Omelia nella solennità di Maria Santissima Madre di Dio

Basilica Cattedrale di Santa Maria, Rieti (Gal 4, 4-5)
01-01-2017

«Quando venne la pienezza del tempo». Basta questa affermazione dell’apostolo per lasciarci sopraffare dal fascino e dal tormento di un anno che sta per chiudersi. Per qualcuno il tempo non esiste, sarebbe poco più che una convenzione sociale, o un susseguirsi casuale di istanti, frammenti da collezionare singolarmente. In realtà, dietro lo scorrere inesorabile delle ore si cela la nostra vita. Paolo, anzi, sembra insinuare una cosa: il tempo non passa, ma matura, cioè ci fa crescere. Tale maturazione non è legata ad eventi tecnologici o catastrofici come si potrebbe pensare, ma soltanto a un fatto: l’avvento del Figlio che ci rende a nostra volta figli. Il tempo così non sarà più vissuto con rimpianto o rassegnazione, ma come occasione per crescere in questa consapevolezza: siamo figli e non schiavi. Al di là delle immagini: si tratta di capire se siamo in gabbia oppure no. Ciò che fa regredire o maturare è solo questo.

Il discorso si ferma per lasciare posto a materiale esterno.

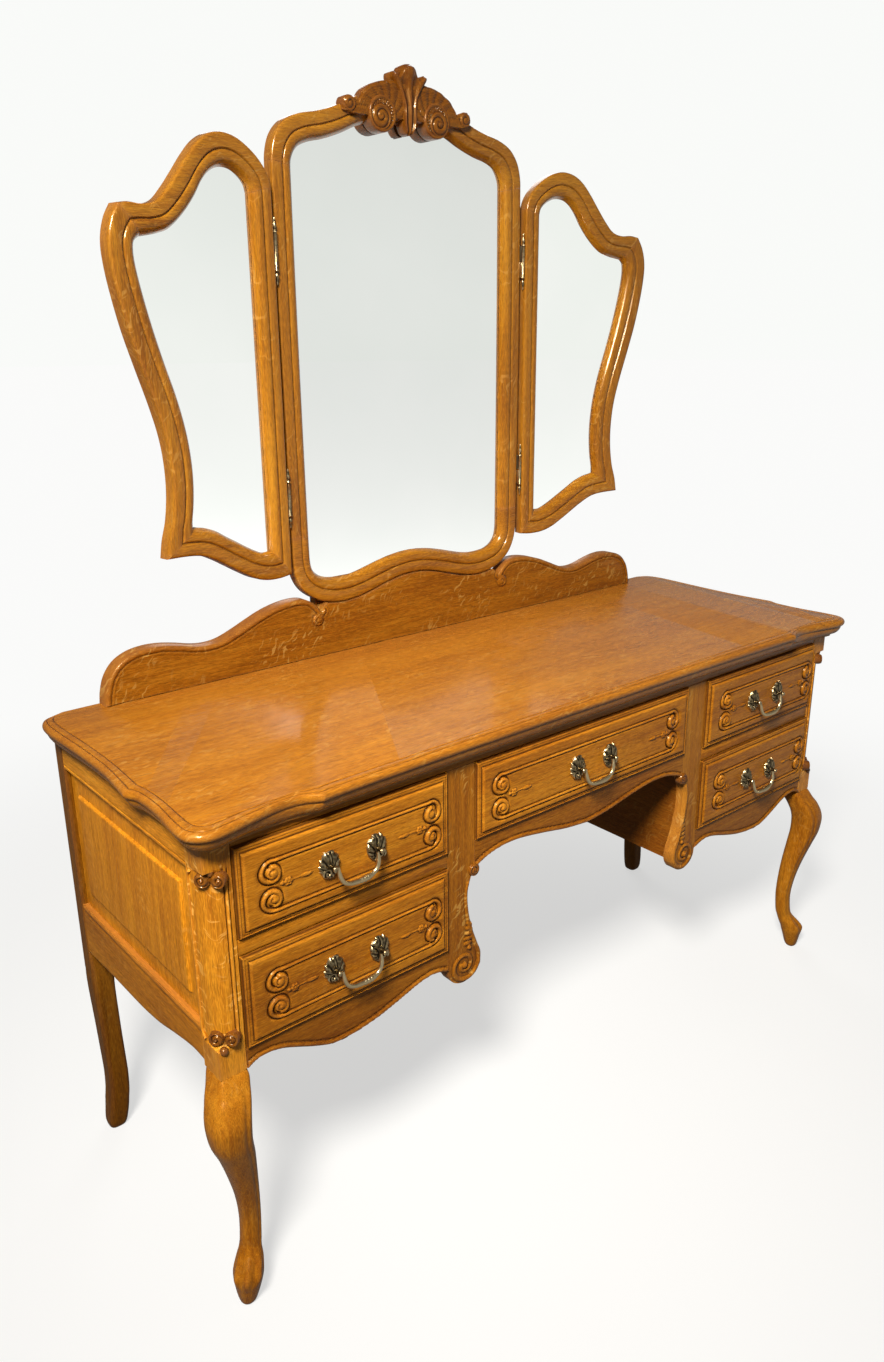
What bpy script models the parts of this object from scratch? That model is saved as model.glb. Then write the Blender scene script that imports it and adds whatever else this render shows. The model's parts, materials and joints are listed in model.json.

Se guardiamo al 2016, la tentazione di definirlo un anno orribile è inevitabile. Il terremoto ancora è dentro i nostri sguardi e sotto la nostra pelle. E tuttavia anche lo scorso anno si disse che era stato orribile. Non così tanto come quest’anno.

In realtà, il tempo consiste nell’accogliere o meno il Figlio, che ci strappa alla nostra condizione di “orfani”, che ci rende aggressivi. Si può essere liberi anche dentro una condizione compromessa esteriormente, come è la vita di tanti che sono in containers o attendono di tornare ad Accumoli o ad Amatrice. Si può essere schiavi anche dentro una situazione che presenta tutti i vantaggi di una vita spensierata e allegra. Il filo su cui corre la nostra libertà è quello interiore di chi sa di essere “affidato” a Dio, oppure “gettato” nel mondo. In altre parole: se ci sentiamo orfani, sopravvissuti, in lotta contro tutti. Oppure affidati alle buone mani di Dio, in costante divenire, insieme a tutti gli altri. Se il terremoto resetta tutto, costituisce pure un nuovo inizio che non può essere la semplice prosecuzione del passato. Più che costruire “com’era e dov’era”, dobbiamo inventarci una forma nuova di presenza che rigeneri i rapporti come “tra figli” e non come “tra schiavi”. In particolare: che trasformi l’aggressività che ci è così connaturale in propellente per la ricostruzione. Il nostro ideale non è mai il singolo che, orfano dei legami, si scaglia contro il mondo.

Il 2017? Sarà quello che la nostra umanità vorrà. E consisterà nell’essere più aperti, più grati e più sensibili. Come Maria che assiste al prodigio del suo Figlio che concepisce dentro di sé, dopo averlo concepito nel suo cuore. Ha scritto Goethe: «Tutto ciò che trascorre rimane come impronta. Ciò che è inafferrabile si mostra qui come presenza. Ciò che è indefinibile ritrova qui la sua parola». Buon Anno!